Conventionally, as a method of forming the n-type field stop layer 81, for example, an n-type impurity such as phosphorus or arsenic is irradiated from the ground back surface of the wafer and annealing is performed at a suitable temperature. However, the n-type field stop layer 81 is difficult to form at a deep position inside the substrate by this method.
N-type impurities such as selenium and sulfur have a diffusion coefficient that is higher than phosphorus and arsenic and therefore, diffuse about 30 μm at a temperature of 900 degrees C. Consequently, use of an n-type impurity such as selenium or sulfur in place of phosphorus or arsenic, enables the n-type field stop layer 81 to be formed deeper at a lower temperature.

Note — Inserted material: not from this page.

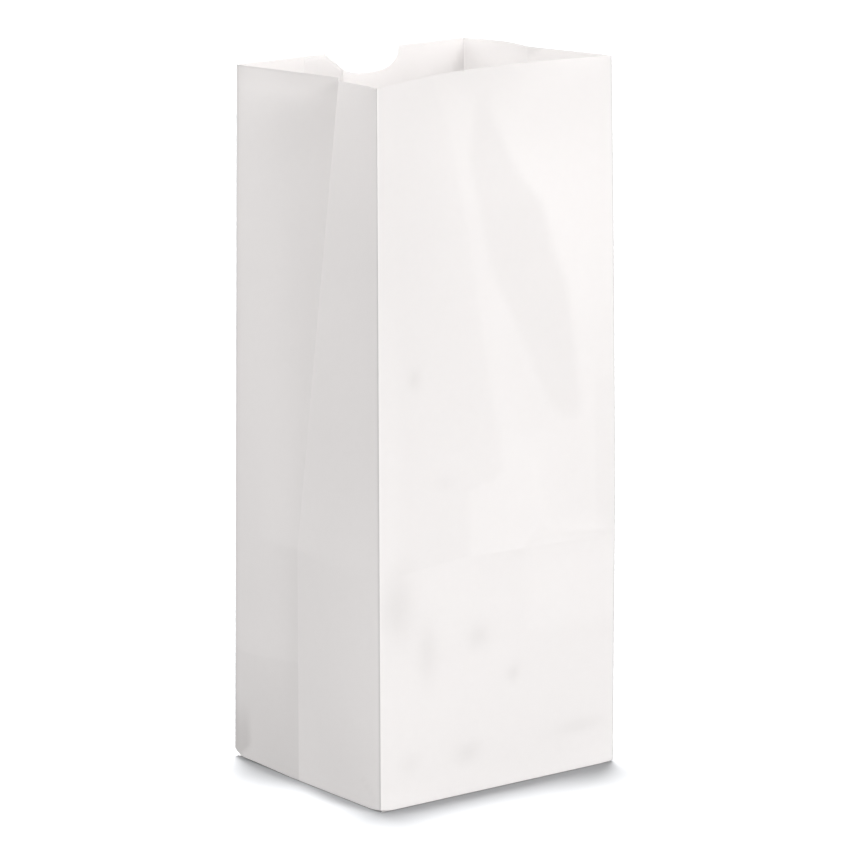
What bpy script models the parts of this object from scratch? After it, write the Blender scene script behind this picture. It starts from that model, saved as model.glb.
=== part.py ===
"""Plain paper grocery bag: a self-opening sack with gusseted sides, a flat base and a thumb cut.

Metres, +Z up. The bag stands open on the floor. Its front panel faces -Y, its gusseted sides
face -X and +X, and its back panel, with the thumb cut in the rim, faces +Y. The origin is on the
floor, under the middle of the base.

The paper starts as the flat-sided box that the folds would make if they were all square. The box is
cut into a net along its folds and then bent: each of its six upright folds leans its own way towards
the mouth, the left gusset folds in, and the panels between the folds belly or bow a little.
"""

import math

import bmesh
import bpy
from mathutils import Vector

# Driving dimensions
WIDTH = 0.140  # front and back panels, from fold to fold
DEPTH = 0.118  # gusseted sides, from fold to fold
HEIGHT = 0.340  # from the floor to the rim of the mouth
PAPER = 0.00025  # one sheet, with the glued laps spread over it
GUSSET_FOLD = 0.0062  # the gussets' middle folds lie this far behind the middle of the side
HALF_DEPTH_CREASE = DEPTH / 2  # where the base's folds meet the gusset fold
BASE_LAP = 0.114  # height of the crease that the folded-up base leaves on the front

# Thumb cut in the back panel's rim
THUMB_MIDDLE = 0.0095  # X of its middle
THUMB_WIDTH = 0.0386
THUMB_DEPTH = 0.0117
THUMB_ROUNDNESS = 2.5  # exponent of its outline: 2 is an ellipse, higher is squarer
THUMB_CORNER = (0.0066, 0.0098)  # width and depth of the corner turned back beside it

# How the upright folds stand: foot (X, Y), lean of the mouth (X, Y), height where the lean starts,
# its growth as a power of the height, and the rise of the rim there above HEIGHT.
LEFT, RIGHT = -WIDTH / 2, WIDTH / 2
FRONT, BACK = -DEPTH / 2, DEPTH / 2
FOLDS = {
    "front_left": ((LEFT, FRONT), (0.0008, 0.0029), 0.0, 1.0, -0.0006),
    "front_right": ((RIGHT, FRONT), (-0.0007, 0.0046), BASE_LAP, 1.4, 0.0030),
    "right_fold": ((RIGHT, GUSSET_FOLD), (-0.0015, 0.0026), BASE_LAP, 1.0, 0.0007),
    "back_right": ((RIGHT, BACK), (-0.0010, -0.0005), 0.0, 1.0, -0.0004),
    "back_left": ((LEFT, BACK), (-0.0007, -0.0073), 0.0, 1.0, -0.0012),
    "left_fold": ((LEFT, GUSSET_FOLD), (0.0237, -0.0023), BASE_LAP, 1.0, -0.0041),
}
RIM_RISE_POWER = 3.0  # the rim's rises fade downwards as this power of the height

# How the panels curve between their folds
BELLY = 0.0014  # outward swell low down
BELLY_HEIGHT = 0.075
FRONT_BOW = -0.0125  # the front panel's rim bows inwards
FRONT_BOW_FOOT = 0.150
RIGHT_BOW = 0.0048  # the rear half of the right gusset bows outwards at the rim
RIGHT_BOW_FOOT = 0.110

# Net: parts that each stretch between two folds or creases is cut into
PANEL_COLUMNS = 10
GUSSET_COLUMNS = 4  # in each half of a gusset
ROWS = ((HALF_DEPTH_CREASE, 4), (BASE_LAP, 4), (HEIGHT, 8))

FLAT = 1e-6


def share(value, start, end):
    """How far value lies from start to end, held between 0 and 1."""
    return min(1.0, max(0.0, (value - start) / (end - start)))


def fold_point(name, height):
    """Where an upright fold is at a height of the square box."""
    (x, y), (lean_x, lean_y), start, power, _ = FOLDS[name]
    lean = share(height, start, HEIGHT) ** power
    return Vector((x + lean_x * lean, y + lean_y * lean))


def belly(height):
    """Outward swell of a panel's middle: none at the floor, most at BELLY_HEIGHT, none at the mouth."""
    rise = height / BELLY_HEIGHT
    return BELLY * rise * math.exp(1.0 - rise)


def panel_of(point):
    """The two folds beside a point of the square box, the share of the way between them, and its bow."""
    x, y, height = point
    front_bow = FRONT_BOW * share(height, FRONT_BOW_FOOT, HEIGHT) ** 1.5
    right_bow = RIGHT_BOW * share(height, RIGHT_BOW_FOOT, HEIGHT)
    if abs(y - FRONT) < FLAT:
        return "front_left", "front_right", share(x, LEFT, RIGHT), front_bow
    if abs(y - BACK) < FLAT:
        return "back_right", "back_left", share(x, RIGHT, LEFT), 0.0
    if abs(x - RIGHT) < FLAT:
        if y < GUSSET_FOLD:
            return "front_right", "right_fold", share(y, FRONT, GUSSET_FOLD), 0.0
        return "right_fold", "back_right", share(y, GUSSET_FOLD, BACK), right_bow
    if y < GUSSET_FOLD:
        return "left_fold", "front_left", share(y, GUSSET_FOLD, FRONT), 0.0
    return "back_left", "left_fold", share(y, BACK, GUSSET_FOLD), 0.0


def formed(point):
    """Where a point of the square box goes when the bag is bent into its true form."""
    x, y, height = point
    if LEFT + FLAT < x < RIGHT - FLAT and FRONT + FLAT < y < BACK - FLAT:
        return point.copy()
    start, end, way, bow = panel_of(point)
    foot, head = fold_point(start, height), fold_point(end, height)
    along = (head - foot).normalized()
    outward = Vector((along.y, -along.x))
    swell = (belly(height) + bow) * math.sin(math.pi * way)
    place = foot.lerp(head, way) + outward * swell
    rise = FOLDS[start][-1] + (FOLDS[end][-1] - FOLDS[start][-1]) * way
    return Vector((place.x, place.y, height + rise * (height / HEIGHT) ** RIM_RISE_POWER))


def stations(start, end, count):
    """The places that cut start to end into count equal parts, with end and without start."""
    return [start + (end - start) * step / count for step in range(1, count + 1)]


def net_cuts():
    """The planes, as (axis, place), that cut the square box along its folds, creases and net."""
    across = stations(LEFT, RIGHT, PANEL_COLUMNS)[:-1]
    deep = stations(FRONT, GUSSET_FOLD, GUSSET_COLUMNS) + stations(GUSSET_FOLD, BACK, GUSSET_COLUMNS)[:-1]
    heights, floor = [], 0.0
    for top, count in ROWS:
        heights += stations(floor, top, count)
        floor = top
    return [(0, x) for x in across] + [(1, y) for y in deep] + [(2, z) for z in heights[:-1]]


def sheet_mesh():
    """The bag's paper as one open surface: four walls and the base."""
    sheet = bmesh.new()
    bmesh.ops.create_cube(sheet, size=1.0)
    bmesh.ops.scale(sheet, vec=(WIDTH, DEPTH, HEIGHT), verts=sheet.verts)
    bmesh.ops.translate(sheet, vec=(0.0, 0.0, HEIGHT / 2), verts=sheet.verts)
    mouth = [face for face in sheet.faces if face.normal.z > 0.5]
    bmesh.ops.delete(sheet, geom=mouth, context="FACES_ONLY")
    for axis, place in net_cuts():
        centre, normal = Vector((0.0, 0.0, 0.0)), Vector((0.0, 0.0, 0.0))
        centre[axis], normal[axis] = place, 1.0
        everything = sheet.verts[:] + sheet.edges[:] + sheet.faces[:]
        bmesh.ops.bisect_plane(sheet, geom=everything, dist=FLAT, plane_co=centre, plane_no=normal)
    # The paper is thinner than its facets' bends, so both of its sides have to be split alike.
    bmesh.ops.triangulate(sheet, faces=sheet.faces[:], quad_method="FIXED")
    for vert in sheet.verts:
        vert.co = formed(vert.co)
    mesh = bpy.data.meshes.new("bag")
    sheet.to_mesh(mesh)
    sheet.free()
    return mesh


def prism(name, outline, middle_y, thickness):
    """A closed block with an outline in X and Z, centred on middle_y."""
    block = bmesh.new()
    corners = [block.verts.new((x, middle_y - thickness / 2, z)) for x, z in outline]
    face = block.faces.new(corners)
    grown = bmesh.ops.extrude_face_region(block, geom=[face])["geom"]
    moved = [item for item in grown if isinstance(item, bmesh.types.BMVert)]
    bmesh.ops.translate(block, vec=(0.0, thickness, 0.0), verts=moved)
    bmesh.ops.recalc_face_normals(block, faces=block.faces[:])
    mesh = bpy.data.meshes.new(name)
    block.to_mesh(mesh)
    block.free()
    return bpy.data.objects.new(name, mesh)


def thumb_outline(steps=24):
    """The thumb cut: a squarish half oval below the rim, closed above it."""
    rim, above = HEIGHT, HEIGHT + 0.010
    points = []
    for step in range(steps + 1):
        turn = math.pi * step / steps
        across = math.copysign(abs(math.cos(turn)) ** (2 / THUMB_ROUNDNESS), math.cos(turn))
        down = math.sin(turn) ** (2 / THUMB_ROUNDNESS)
        points.append((THUMB_MIDDLE - across * THUMB_WIDTH / 2, rim - down * THUMB_DEPTH))
    return points + [(points[-1][0], above), (points[0][0], above)]


def corner_outline():
    """The corner turned back at the thumb cut's left end: a triangle, open above the rim."""
    width, depth = THUMB_CORNER
    edge = THUMB_MIDDLE - THUMB_WIDTH / 2
    reach = 0.0045  # how far it runs on past the cut's end and the rim
    slope = depth / (width + reach)
    return [
        (edge + reach, HEIGHT - depth),
        (edge + reach, HEIGHT + reach),
        (edge - width - reach / slope, HEIGHT + reach),
    ]


def paper_material():
    material = bpy.data.materials.new("white_paper")
    material.use_nodes = True
    shader = material.node_tree.nodes["Principled BSDF"]
    shader.inputs["Base Color"].default_value = (0.82, 0.79, 0.77, 1.0)
    shader.inputs["Roughness"].default_value = 0.8
    shader.inputs["Metallic"].default_value = 0.0
    return material


def bag(parts, cutters):
    """The bag, with its paper's thickness and the thumb cut."""
    body = bpy.data.objects.new("bag", sheet_mesh())
    body.data.materials.append(paper_material())
    parts.objects.link(body)
    paper = body.modifiers.new("Paper", "SOLIDIFY")
    paper.thickness = PAPER
    paper.offset = -1.0
    paper.use_even_offset = True
    for name, outline in (("thumb_cutter", thumb_outline()), ("corner_cutter", corner_outline())):
        cutter = prism(name, outline, BACK, 0.03)
        cutter.hide_render = True
        cutter.display_type = "WIRE"
        cutters.objects.link(cutter)
        cut = body.modifiers.new(name, "BOOLEAN")
        cut.operation = "DIFFERENCE"
        cut.object = cutter
    return body


def main():
    for thing in list(bpy.data.objects):
        bpy.data.objects.remove(thing, do_unlink=True)
    parts = bpy.data.collections.new("Paper grocery bag")
    cutters = bpy.data.collections.new("Cutters")
    bpy.context.scene.collection.children.link(parts)
    bpy.context.scene.collection.children.link(cutters)
    cutters.hide_render = True
    bag(parts, cutters)


main()
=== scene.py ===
"""Looks of the plain white paper grocery bag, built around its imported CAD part.

Metres, +Z up, in the part's frame: the front panel faces -Y, the gusseted sides -X and +X, and the
back panel, with the thumb cut, +Y. The paper is one finely divided sheet. It has the CAD part's
folds and curves, and the creases, waves and dents that a bag keeps from having been folded flat.
"""

import math

import bpy
import numpy as np
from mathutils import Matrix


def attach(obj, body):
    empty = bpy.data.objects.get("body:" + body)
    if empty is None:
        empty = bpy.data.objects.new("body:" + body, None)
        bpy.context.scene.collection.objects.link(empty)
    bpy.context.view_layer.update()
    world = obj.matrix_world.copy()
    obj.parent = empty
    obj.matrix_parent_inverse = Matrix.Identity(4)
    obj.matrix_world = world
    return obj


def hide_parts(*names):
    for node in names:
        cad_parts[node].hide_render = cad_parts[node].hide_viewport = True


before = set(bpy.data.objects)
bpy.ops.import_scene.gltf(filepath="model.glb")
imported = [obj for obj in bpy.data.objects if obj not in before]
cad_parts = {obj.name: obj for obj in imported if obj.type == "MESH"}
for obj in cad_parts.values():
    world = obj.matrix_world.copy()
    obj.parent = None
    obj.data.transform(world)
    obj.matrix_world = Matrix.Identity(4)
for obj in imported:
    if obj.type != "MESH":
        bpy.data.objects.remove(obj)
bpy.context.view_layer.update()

BODY = "root"
NODE = "bag"

# The CAD part's own dimensions
WIDTH, DEPTH, HEIGHT = 0.140, 0.118, 0.340
LEFT, RIGHT = -WIDTH / 2, WIDTH / 2
FRONT, BACK = -DEPTH / 2, DEPTH / 2
GUSSET_FOLD = 0.0062
HALF_DEPTH = DEPTH / 2
BASE_LAP = 0.114
# foot (X, Y), lean of the mouth (X, Y), height where the lean starts, its power, rise of the rim
FOLDS = {
    "front_left": ((LEFT, FRONT), (0.0008, 0.0029), 0.0, 1.0, -0.0006),
    "front_right": ((RIGHT, FRONT), (-0.0007, 0.0046), BASE_LAP, 1.4, 0.0030),
    "right_fold": ((RIGHT, GUSSET_FOLD), (-0.0015, 0.0026), BASE_LAP, 1.0, 0.0007),
    "back_right": ((RIGHT, BACK), (-0.0010, -0.0005), 0.0, 1.0, -0.0004),
    "back_left": ((LEFT, BACK), (-0.0007, -0.0073), 0.0, 1.0, -0.0012),
    "left_fold": ((LEFT, GUSSET_FOLD), (0.0237, -0.0023), BASE_LAP, 1.0, -0.0041),
}
RIM_RISE_POWER = 3.0
BELLY, BELLY_HEIGHT = 0.0014, 0.075
FRONT_BOW, FRONT_BOW_FOOT, FRONT_BOW_POWER = -0.0125, 0.150, 1.5
RIGHT_BOW, RIGHT_BOW_FOOT = 0.0048, 0.110

# Paper
SHEET = 0.00012  # thickness of one ply
BASE_RAISE = 0.00030  # the base's inner ply lies this far above the floor, on its folded flaps
STEP = 0.0026  # usual distance between the sheet's stations
STATION_CLEAR = 0.35 * STEP  # the usual ones stay this far from the exact ones
STATION_DIGITS = 7
FOLD_STATIONS = (0.0003, 0.0008, 0.0016)  # closer ones beside each fold
MARK_ROWS = (0.1095, 0.1185, 0.0005)  # closer rows at the flap's mark: from, to and apart
CREASE_ROWS = (0.0535, 0.0600, 0.0006)  # and at the level crease
RIM_ROW = HEIGHT - 0.00012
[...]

A method of forming the n-type field stop layer 81 by hydrogen related donors is further known. A hydrogen related donor causes a vacancy-oxygen-hydrogen (VOH) defect to act as a donor. A VOH defect is formed by implanting hydrogen (proton, deuteron, triton, etc.) into a silicon substrate that includes oxygen and performing annealing at a temperature less than 500 degrees C., whereby vacancy (V), oxygen (O), hydrogen (H) are bonded, forming the VOH defect. A process that electrically activates implanted hydrogen to obtain hydrogen related donors can be realized by annealing at a relatively low temperature of 400 degrees C. Therefore, in the manufacturing of a thin diode or IGBT, the number of processes subsequent to the thinning of the wafer can be significantly reduced.
According to another method, proton implantation is performed multiple times to form multiple n-type field stop layers and these n-type field stop layers are caused to equivalently act as one broad n-type field stop layer.
Japanese Patent Application Laid-Open Publication No. 2013-138172 describes an IGBT in which an n-type field stop layer is formed by irradiating protons accelerated to a high energy of 4 MeV or greater.
FIG. 4 of U.S. Patent Application Publication No. 2008/0054369 describes an IGBT in which selenium is diffused as a first n-type field stop layer and inside the first n-type field stop layer, protons are irradiated to form a second n-type field stop layer.
FIG. 1 in International Publication No. 2012/157772 describes an IGBT in which selenium is diffused as a first n-type field stop layer, and phosphorus is implanted so as to form a second n-type field stop layer between the first n-type field stop layer and a p-type collector layer.
Nonetheless, selenium has a larger diffusion coefficient than phosphorus and arsenic to perform interstitial diffusion. Thus, compared to phosphorus and arsenic, adjustment of doping concentration distribution of the n-type layer is difficult even when the diffusion period and temperature are varied. For example, the diffusion depth of selenium cannot be adjusted very well to be less than or greater than 30 μm by varying the diffusion period and temperature. Therefore, with the conventional techniques above, a problem arises in that it is difficult to control of the n-type field stop layer to satisfy required device properties.
Further, with the conventional technique of performing proton implantation multiple times to form equivalently an broad n-type field stop layer, implantation has to be performed multiple times with an accelerated ion energy on the order of 1 to 10 MeV and thus, a problem arises in that cost increases consequent to the large scale of the accelerator and the necessary measures against radiation.
Further, as a result of earnest research by the inventor, the following problem was found to occur when high-energy accelerated protons are irradiated as described in Japanese Patent Application Laid-Open Publication No. 2013-138172. That is, since the silicon is significantly damaged (so-called disorder) by the high-energy accelerated proton, in addition to a reduced lifetime of the carriers in the irradiated portion, carrier mobility also decreases. Reduced lifetime or mobility leads to increased electrical loss.
As a countermeasure, when crystalline damage consequent to the irradiation of high-energy accelerated protons is to be reduced by increasing the temperature of annealing by electric furnace (hereinafter, furnace annealing), donors disappear above a predetermined temperature. Therefore, a problem arises in that it is difficult to generate hydrogen related donors at a high rate while achieving high mobility or long lifetime.